In practice, we should expect the parent pointer to immediately provide the desired node. This also has the added benefit, that one does not need to spend a long time initialising the entire node table in the beginning; the BuDDy design requires one does so (which takes a significant amount of time) as all hash indices have to be available everywhere. That is, with this design one can lazily create the free nodes chain as needed (and initialising the parents pointer to null).

This leaves the bottom-most nodes with only terminal children. Since they are not explicit nodes in the table (?), then we need to store two additional parent pointers next to the table. Yet, these terminals can have up to 3n parents (for n variables) when we use the table for both BDDs and ZDDs. Here, my simplified linear bucket above would have terrible performance.
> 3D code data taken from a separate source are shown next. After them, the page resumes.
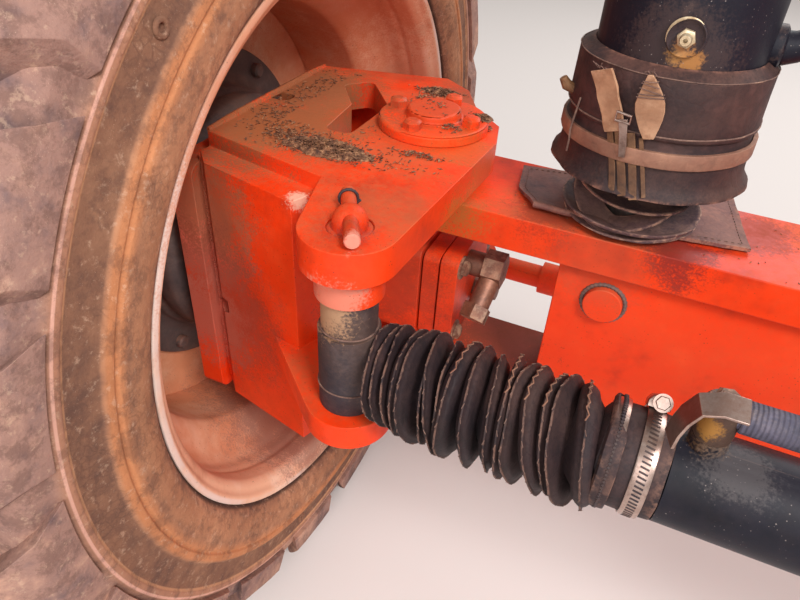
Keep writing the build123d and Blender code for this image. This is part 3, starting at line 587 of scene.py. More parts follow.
class Finish(Tree):
    """A material whose Principled shader is fed by the groups."""

    def __init__(self, name, roughness=0.6, metallic=0.0, specular=0.5):
        material = bpy.data.materials.new(name)
        material.use_nodes = True
        super().__init__(material.node_tree)
        self.material = material
        self.shader = self.tree.nodes["Principled BSDF"]
        self.shader.inputs["Roughness"].default_value = roughness
        self.shader.inputs["Metallic"].default_value = metallic
        self.shader.inputs["Specular IOR Level"].default_value = specular
        self.place = self.object_place()

    def mottle(self, light, main, dark, scale=12.0, contrast=1.0):
        node = self.group(
            GROUPS["mottle"], Vector=self.place, Light=light, Main=main, Dark=dark, Scale=scale, Contrast=contrast)
        return node.outputs["Color"]

    def dust(self, base, dust, cover=0.5, upward=1.0, scale=9.0):
        return self.group(
            GROUPS["dust"], Vector=self.place, Color=base, Dust=dust, Cover=cover, Upward=upward, Scale=scale)

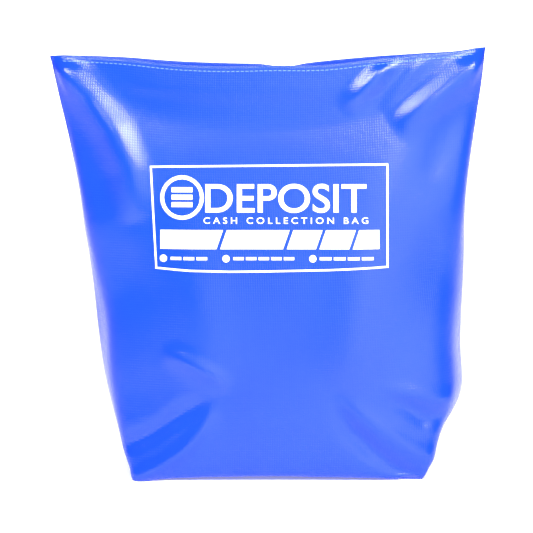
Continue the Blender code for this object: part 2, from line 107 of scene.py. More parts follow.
def mouth_half(share):
    """Half the mouth's width at a share of the half-width across."""
    return MOUTH_HALF * (1 - min(abs(share), 1) ** MOUTH_POWER) ** (1 / MOUTH_POWER)


def top_point(share, side):
    """Where a panel's folded top edge is held. side is -1 in front and 1 behind."""
    edge = FRONT_EDGE if side < 0 else BACK_EDGE
    return Vector((share * TOP_HALF, side * mouth_half(share), edge(share) * MM))


def wall_point(u, up, side):
    """A point of a panel stood up and folded round the base's corners, unstretched."""
    height = up * top_point(u / TOP_HALF, side).z
    fold = BASE_HALF + (BASE_DEPTH / 2) * up
    if abs(u) <= fold + 1e-9:
        return Vector((u, side * (BASE_DEPTH / 2) * (1 - up), height))
    past = (abs(u) - BASE_HALF) / (BASE_DEPTH / 2)
    x = BASE_HALF + (TOP_HALF - BASE_HALF) * up
    return Vector((math.copysign(x, u), side * (BASE_DEPTH / 2) * (1 - past), height))


def sewn_cloth():
    """The unfilled bag's vertices, each panel's wall and base grids of them, and the grids' columns."""
    corners, middle = round(BASE_DEPTH / 2 / CELL), round(2 * BASE_HALF / CELL)
    rows = round(HEIGHT / CELL)
    face = [-BASE_HALF + 2 * BASE_HALF * i / middle for i in range(middle + 1)]
    left = [-TOP_HALF + BASE_DEPTH / 2 * i / corners for i in range(corners)]
    columns = left + face + [-u for u in reversed(left)]
    places, index = [], {}

    def vertex(point):
        key = tuple(round(c, 6) + 0.0 for c in point)
        if key not in index:
            index[key] = len(places)
            places.append(point)
        return index[key]

    grids = {}
    for side in (-1, 1):
        wall = [[wall_point(u, j / rows, side) for u in columns] for j in range(rows)]
        wall.append([top_point(u / TOP_HALF, side) for u in columns])
        base = [[(x, side * BASE_DEPTH / 2 * j / corners, 0) for x in face] for j in range(corners + 1)]
        grids[side] = [[[vertex(p) for p in row] for row in grid] for grid in (wall, base)]
    return places, grids, columns, face


def grid_faces(grid, side):
    """The quads between a grid's rows, facing out of that panel."""
    faces = []
    for low, high in zip(grid, grid[1:]):
        for i in range(len(low) - 1):
            quad = (low[i], low[i + 1], high[i + 1], high[i])
            faces.append(quad if side < 0 else quad[::-1])
    return faces


def filled_bag(places, grids):
    """Each vertex of the sewn bag once the cloth has settled under a little pressure inside."""
    mesh = bpy.data.meshes.new("sewn_bag")
    faces = [f for side in (-1, 1) for grid in grids[side] for f in grid_faces(grid, side)]
    mesh.from_pydata(places, [], faces)
    bag = bpy.data.objects.new("sewn_bag", mesh)
    bpy.context.collection.objects.link(bag)
    held = sorted({v for side in (-1, 1) for v in grids[side][0][-1]})
    bag.vertex_groups.new(name="top_edges").add(held, 1.0, "REPLACE")
    bpy.ops.mesh.primitive_plane_add(size=1, location=(0, 0, -0.001))
    table = bpy.context.object
    table.modifiers.new("table", "COLLISION")
    table.collision.thickness_outer = 0.001
    cloth = bag.modifiers.new("cloth", "CLOTH")
    settings = cloth.settings
    settings.quality = 8
    settings.mass = 0.3
    settings.tension_stiffness = settings.compression_stiffness = 40
    settings.shear_stiffness = 20
    settings.bending_model = "ANGULAR"
    settings.bending_stiffness = 0.5
    settings.tension_damping = settings.compression_damping = settings.shear_damping = 10
    settings.bending_damping = 1
    settings.air_damping = 2
    settings.use_pressure = True
    settings.uniform_pressure_force = 1.6
    settings.vertex_group_mass = "top_edges"
    settings.effector_weights.gravity = 0
    cloth.collision_settings.distance_min = 0.001
    for step in range(1, 61):
        bpy.context.scene.frame_set(step)
    settled = bag.evaluated_get(bpy.context.evaluated_depsgraph_get()).data
    found = [v.co.copy() for v in settled.vertices]
    bpy.data.objects.remove(bag)
    bpy.data.objects.remove(table)
    bpy.context.scene.frame_set(1)
    return found


def eased(settled, grids, rounds=10):
    """The settled places with the fine puckers beside the side seams eased out.

    The coated cloth is stiffer than the simulated one. The top edges and the base keep their places.
    """
    places = list(settled)
    for _ in range(rounds):
        before = list(places)
        for side in (-1, 1):
            wall = grids[side][0]
            for j in range(1, len(wall) - 1):
                for i, v in enumerate(wall[j]):
                    around = [wall[j - 1][i], wall[j + 1][i]]
                    if 0 < i < len(wall[j]) - 1:
                        around += [wall[j][i - 1], wall[j][i + 1]]
                    middle = sum((before[k] for k in around), Vector()) / len(around)
                    places[v] = before[v].lerp(middle, 0.6 * min(j / 10, 1))
    return places


def baked(obj):
    """The object's mesh with its modifiers worked in. The object itself is removed."""
    bpy.context.view_layer.update()
    mesh = bpy.data.meshes.new_from_object(obj.evaluated_get(bpy.context.evaluated_depsgraph_get()))
    mesh.transform(obj.matrix_world)
    bpy.data.objects.remove(obj)
    return mesh


def panel_mesh(settled, grids, columns, face, side):
    """One panel of the filled bag, finer, with its top edge folded in and down.

    Its UV map holds each point's place on the flat cut, in metres.
    """
    wall, base = grids[side]
    places = list(settled)
    for row in wall[:-1]:
        for v in row:
            places[v] = spread_under_mouth(settled[v], side)
    rows = [list(row) for row in wall]
    for turn, drop in [(45, 0), (90, 0), (135, 0), (180, 0), (180, 3.5 * MM), (180, HEM_DEPTH)]:
        row = []
        for start in wall[-1]:
            top = settled[start]
            share = top.x / TOP_HALF
            radius = min(HEM_RADIUS, max(mouth_half(share) / 2 - 0.1 * MM, 0.05 * MM))
            y = -side * radius * (1 - math.cos(math.radians(turn)))
            z = radius * math.sin(math.radians(turn)) - drop
            places.append(top + Vector((-0.3 * share * drop, y, z)))
            row.append(len(places) - 1)
        rows.append(row)
    step = HEIGHT / (len(wall) - 1)
    wall_cut = [[(u, j * step) for u in columns] for j in range(len(rows))]
    levels = [-BASE_DEPTH / 2 * (1 - j / (len(base) - 1)) for j in range(len(base))]
    base_cut = [[(x, level) for x in face] for level in levels]
    bm = bmesh.new()
    cut_place = bm.loops.layers.uv.new("flat_cut")
    verts = [bm.verts.new(p) for p in places]
    for grid, cuts in ((rows, wall_cut), (base, base_cut)):
        for quad, corners in zip(grid_faces(grid, side), grid_faces(cuts, side)):
            for loop, corner in zip(bm.faces.new([verts[i] for i in quad]).loops, corners):
                loop[cut_place].uv = corner
    bmesh.ops.delete(bm, geom=[v for v in bm.verts if not v.link_faces], context="VERTS")
    mesh = bpy.data.meshes.new("panel")
    bm.to_mesh(mesh)
    bm.free()
    panel = bpy.data.objects.new("panel", mesh)
    bpy.context.collection.objects.link(panel)
    finer = panel.modifiers.new("finer", "SUBSURF")
    finer.levels = finer.render_levels = 1
    return baked(panel)


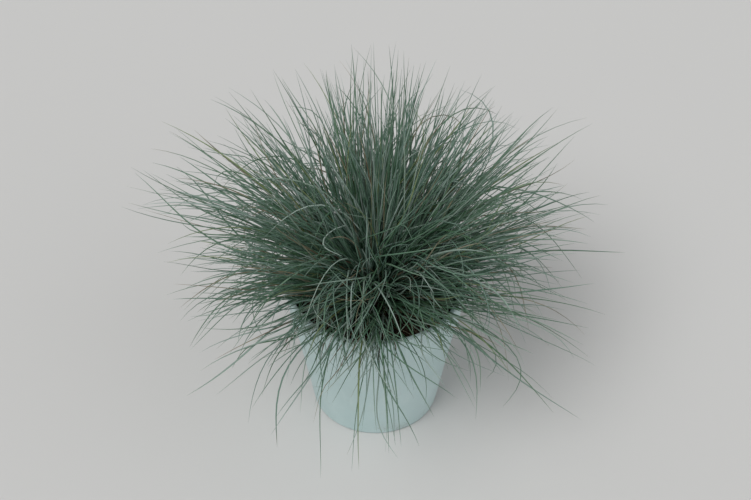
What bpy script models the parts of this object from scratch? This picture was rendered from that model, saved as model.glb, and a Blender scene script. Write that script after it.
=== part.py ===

Pastva and Henzinger propose a more sophisticated version of this idea that also solves the above issue with terminals:

• Also, replace the next pointer in entry<T> with next_0, and next_1. These two values correspond to edges in something quite similar to a prefix-trie. This trie is traversed bit-by-bit based on the hash-value of the variable label and the other child, i.e. the maximum one. While evaluating this requires a few more CPU cycles (and an extra if-statement) it completely collapses the depth of each buckets.

  Note: Note that, unlike a prefix-trie one does not traverse up to a unique prefix before being given the result. Instead, nodes are placed as early as possible on a path that matches its prefix. This is a vital insight to be able to include the next_0 and the next_1 pointers within entry<T>.

  Note: I am unsure how this deals with hash collisions. Most likely, it doesn't as it just relies on not having more than 64 nodes share the same path.